Editor’s Note: This is the second of a two-part series on China's nuclear energy sector. Part I examines the program's practicality and safety.
Ruiwen Lee, MPA
As the first leader who pushed for China’s nuclear power in the early 1970s, then-Premier Zhou Enlai laid out four key principles for its development: practicality, safety, economic viability, and self-reliance (适用、安全、经济、自力更生). Forty years on, as the nuclear power industry begins taking off at an accelerated pace, these four principles continue to steer nuclear power developments in China.
This two-part blog post discusses the Chinese nuclear power sector’s performance under each of these principles. Last week we discussed the first two of these principles, practicality and safety. This week we look at the latter two, economic viability and self-reliance.
III. Economic viability: Economies of scale vs. technological lock-in
Given that China is coal-rich and has not instituted measures to internalize the negative health and environment externalities from fossil-fuel combustion, nuclear energy is yet to be price-competitive against coal. The estimated 0.05 yuan per unit supplied cost-gap implies that the cost of generating nuclear power remains an important factor in its economic viability.
Economies of scale in construction allow each subsequent unit of a particular nuclear reactor model to be built at a lower cost. This is important for nuclear power plants since the high construction costs are usually the factor working against its economic viability. The downside is that as older reactor designs become cheaper to build, newer models with greater efficiency and improved safety features are kept out of the market as a result of “technological lock-in.” Technological lock-in describes a situation whereby a technology, typically an older, less efficient one, gains such dominance in a market that it prevents newer, better technologies from being adopted. The market could become locked-in when there are increasing returns to adopting existing technology. This is due to a) decreasing costs from economies of scale and learning by doing, and b) increasing benefits arising from factors like network externalities.

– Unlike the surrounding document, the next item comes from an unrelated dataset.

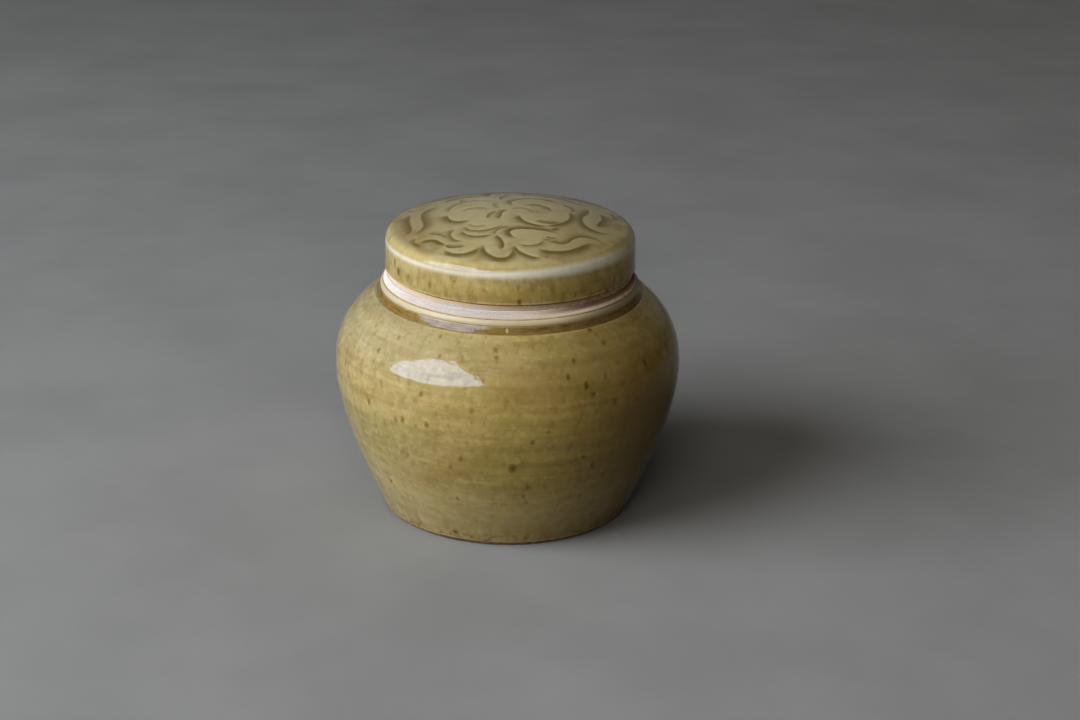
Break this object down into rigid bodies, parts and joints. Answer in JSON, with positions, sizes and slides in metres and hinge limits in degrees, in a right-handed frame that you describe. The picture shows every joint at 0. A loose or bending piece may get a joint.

Competition is fierce in the Chinese nuclear energy market today. Although the companies allowed to operate and hold majority stakes in nuclear power plants are all state-owned enterprises, they compete against each other for projects. Against the backdrop of the nuclear energy market, economic factors such as the cost of building and operating nuclear power plants are increasingly important in determining which type of reactors are built. It is in such a market that technological lock-in is more likely to occur.
Further, as Generation III+ reactors are being developed, China’s nuclear power market should avoid becoming saturated with or locked into older models so that it has the capacity to absorb newer models when they are released in the future. Of the more than 25 reactors under construction, 16 are the Generation II+ CPR-1000 model. While on the one hand economies of scale can be achieved by using many units of the same reactor model, there could be technological lock-in as newer, better models become less price-competitive to build and operate.
Similarly, small modular reactors (SMR) should be given ample room to compete in the market when they are introduced. Designed to be simpler and safer, SMRs could prove to be more effective in serving smaller load centres in remote areas and inland regions with small electricity grids that are not well-connected to the national grid. If plans to construct nuclear power plants in more remote areas are allowed to proceed before SMRs are introduced, nuclear operators might preclude SMRs from consideration in their eagerness to compete for market share.
IV. Self-reliance: Indigenizing nuclear power technology
Developing indigenous technology has been a key factor in the industry’s direction. Qinshan 1 in Zhejiang Province uses the CNP-300 reactor, designed by the China National Nuclear Corporation (CNNC). The CNNC subsequently developed the CNP-600 reactor, which is used in Qinshan 2, and is developing the CNP-1000 model, though it has temporary been put on hold. The CNP-1000/600/300 models are all fully Chinese and free from foreign intellectual property rights.
The most popular reactor design in China currently is the CPR-1000. The China Guangdong Nuclear Power Corporation (CGNPC) developed the CPR-1000 based on the French reactor design used in Daya Bay, progressively indigenizing it with each nuclear power plant it builds.
A major acquisition by the Chinese nuclear power industry is Westinghouse’s AP1000, with the CNNC and the China Power Investment Corporation (CPIC) investing in an initial two reactors each. Besides allowing China to become the first country to build an AP1000 reactor, the deal with Westinghouse is significant for the technology transfer involved. As part of the agreement, China will own the intellectual property rights to subsequent larger models it designs based on the AP1000.
Conclusion: Moving forward in a post-Fukushima Asia
China's nuclear power industry has come a long way, and looks set for an increasing role in the future. Having achieved practical use for nuclear power, the industry will continue growing in its self-reliance, while balancing the dual goals of improving economic cost and safety.
Of course, much of China’s nuclear power development plans going forward would be seen by the government, the domestic public, and the international audience through the lens of Fukushima. While predicting China’s intended nuclear power expansion trajectory in the light of Fukushima is difficult, it is fair to expect the government to now give greater emphasis to safety. However, as a consequence, the country’s diversion of resources and expertise to improving safety is likely to apply natural brakes to the growth of nuclear power. How crippling this will be to the industry remains to be seen.